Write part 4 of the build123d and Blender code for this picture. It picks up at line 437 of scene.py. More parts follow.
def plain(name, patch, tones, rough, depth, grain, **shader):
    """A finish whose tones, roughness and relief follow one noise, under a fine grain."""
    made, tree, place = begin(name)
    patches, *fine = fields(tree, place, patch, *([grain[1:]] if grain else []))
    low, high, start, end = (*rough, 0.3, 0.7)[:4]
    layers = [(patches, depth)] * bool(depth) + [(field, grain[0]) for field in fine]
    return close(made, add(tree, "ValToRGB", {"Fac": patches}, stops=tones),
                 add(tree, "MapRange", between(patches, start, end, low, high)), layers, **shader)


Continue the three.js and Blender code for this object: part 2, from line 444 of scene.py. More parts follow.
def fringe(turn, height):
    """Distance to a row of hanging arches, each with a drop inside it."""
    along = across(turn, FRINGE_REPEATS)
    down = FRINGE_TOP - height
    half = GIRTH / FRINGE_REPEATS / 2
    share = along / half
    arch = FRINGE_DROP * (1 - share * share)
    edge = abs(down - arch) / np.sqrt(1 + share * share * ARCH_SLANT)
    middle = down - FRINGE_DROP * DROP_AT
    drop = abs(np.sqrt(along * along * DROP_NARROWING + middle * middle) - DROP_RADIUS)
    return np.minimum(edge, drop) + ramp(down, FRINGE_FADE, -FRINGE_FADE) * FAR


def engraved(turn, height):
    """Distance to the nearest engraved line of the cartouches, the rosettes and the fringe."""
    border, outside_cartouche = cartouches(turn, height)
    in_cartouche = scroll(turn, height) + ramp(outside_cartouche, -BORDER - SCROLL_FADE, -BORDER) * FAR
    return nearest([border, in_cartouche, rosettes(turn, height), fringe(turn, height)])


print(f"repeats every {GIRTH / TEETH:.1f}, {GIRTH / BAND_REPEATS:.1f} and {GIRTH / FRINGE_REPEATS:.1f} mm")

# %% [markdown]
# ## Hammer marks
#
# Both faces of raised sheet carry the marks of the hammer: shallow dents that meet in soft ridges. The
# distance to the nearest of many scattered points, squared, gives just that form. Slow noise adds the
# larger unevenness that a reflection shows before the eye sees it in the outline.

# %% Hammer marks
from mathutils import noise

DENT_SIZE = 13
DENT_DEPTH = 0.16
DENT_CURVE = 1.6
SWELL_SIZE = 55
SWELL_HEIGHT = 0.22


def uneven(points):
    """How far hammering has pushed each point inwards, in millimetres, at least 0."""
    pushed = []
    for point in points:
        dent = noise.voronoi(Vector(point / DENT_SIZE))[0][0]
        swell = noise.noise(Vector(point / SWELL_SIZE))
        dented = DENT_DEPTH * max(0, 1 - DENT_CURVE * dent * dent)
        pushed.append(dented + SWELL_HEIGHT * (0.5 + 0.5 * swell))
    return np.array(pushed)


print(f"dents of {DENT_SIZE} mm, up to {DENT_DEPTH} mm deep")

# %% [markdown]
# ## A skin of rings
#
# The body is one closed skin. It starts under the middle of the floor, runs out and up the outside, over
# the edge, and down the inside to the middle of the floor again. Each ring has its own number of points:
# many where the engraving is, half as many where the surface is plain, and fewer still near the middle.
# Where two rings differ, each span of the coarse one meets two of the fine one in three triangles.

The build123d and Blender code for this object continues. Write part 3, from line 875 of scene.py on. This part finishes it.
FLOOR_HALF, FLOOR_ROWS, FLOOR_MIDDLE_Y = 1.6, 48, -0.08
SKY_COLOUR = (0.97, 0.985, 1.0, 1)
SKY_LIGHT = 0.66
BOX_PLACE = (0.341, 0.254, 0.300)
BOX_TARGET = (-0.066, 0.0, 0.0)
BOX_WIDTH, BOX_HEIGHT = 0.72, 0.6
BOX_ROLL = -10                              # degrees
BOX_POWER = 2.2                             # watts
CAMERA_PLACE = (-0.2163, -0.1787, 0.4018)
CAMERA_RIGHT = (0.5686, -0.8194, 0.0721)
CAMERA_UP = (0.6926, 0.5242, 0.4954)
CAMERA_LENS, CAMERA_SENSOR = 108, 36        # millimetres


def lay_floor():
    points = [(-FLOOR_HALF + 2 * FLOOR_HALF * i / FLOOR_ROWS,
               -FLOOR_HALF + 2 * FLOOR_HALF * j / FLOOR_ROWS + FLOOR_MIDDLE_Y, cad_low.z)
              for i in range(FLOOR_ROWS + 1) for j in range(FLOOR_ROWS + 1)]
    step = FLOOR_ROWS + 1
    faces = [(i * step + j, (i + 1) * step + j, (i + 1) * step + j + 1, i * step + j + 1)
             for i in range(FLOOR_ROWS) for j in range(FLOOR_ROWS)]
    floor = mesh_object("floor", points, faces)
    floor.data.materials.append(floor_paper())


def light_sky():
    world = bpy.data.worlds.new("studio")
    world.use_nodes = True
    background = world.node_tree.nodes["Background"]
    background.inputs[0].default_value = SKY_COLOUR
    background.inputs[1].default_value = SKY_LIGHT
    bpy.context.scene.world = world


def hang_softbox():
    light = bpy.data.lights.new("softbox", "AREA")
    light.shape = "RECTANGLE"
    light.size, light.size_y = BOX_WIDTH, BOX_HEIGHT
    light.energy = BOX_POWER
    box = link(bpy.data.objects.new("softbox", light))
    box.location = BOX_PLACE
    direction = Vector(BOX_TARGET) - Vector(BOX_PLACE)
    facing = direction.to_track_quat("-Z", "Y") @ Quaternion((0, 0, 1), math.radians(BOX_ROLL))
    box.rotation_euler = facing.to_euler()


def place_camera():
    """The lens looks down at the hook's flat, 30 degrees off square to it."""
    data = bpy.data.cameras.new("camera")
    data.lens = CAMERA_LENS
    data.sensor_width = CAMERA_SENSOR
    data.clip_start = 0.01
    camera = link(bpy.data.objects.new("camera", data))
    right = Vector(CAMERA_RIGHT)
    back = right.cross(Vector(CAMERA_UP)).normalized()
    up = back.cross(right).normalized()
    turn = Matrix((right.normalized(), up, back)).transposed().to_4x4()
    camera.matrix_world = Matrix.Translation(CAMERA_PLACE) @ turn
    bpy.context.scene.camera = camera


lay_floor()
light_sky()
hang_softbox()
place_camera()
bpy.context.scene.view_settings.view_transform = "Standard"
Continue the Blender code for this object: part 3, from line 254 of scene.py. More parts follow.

> _Task goal_
Output exactly the lines of the material above from the one containing "The build123d and Blender code for this object" up to and including the one containing "CAMERA_LENS, CAMERA_SENSOR = 108, 36".

> _Reply to the exercise_
The build123d and Blender code for this object continues. Write part 3, from line 875 of scene.py on. This part finishes it.
FLOOR_HALF, FLOOR_ROWS, FLOOR_MIDDLE_Y = 1.6, 48, -0.08
SKY_COLOUR = (0.97, 0.985, 1.0, 1)
SKY_LIGHT = 0.66
BOX_PLACE = (0.341, 0.254, 0.300)
BOX_TARGET = (-0.066, 0.0, 0.0)
BOX_WIDTH, BOX_HEIGHT = 0.72, 0.6
BOX_ROLL = -10                              # degrees
BOX_POWER = 2.2                             # watts
CAMERA_PLACE = (-0.2163, -0.1787, 0.4018)
CAMERA_RIGHT = (0.5686, -0.8194, 0.0721)
CAMERA_UP = (0.6926, 0.5242, 0.4954)
CAMERA_LENS, CAMERA_SENSOR = 108, 36        # millimetres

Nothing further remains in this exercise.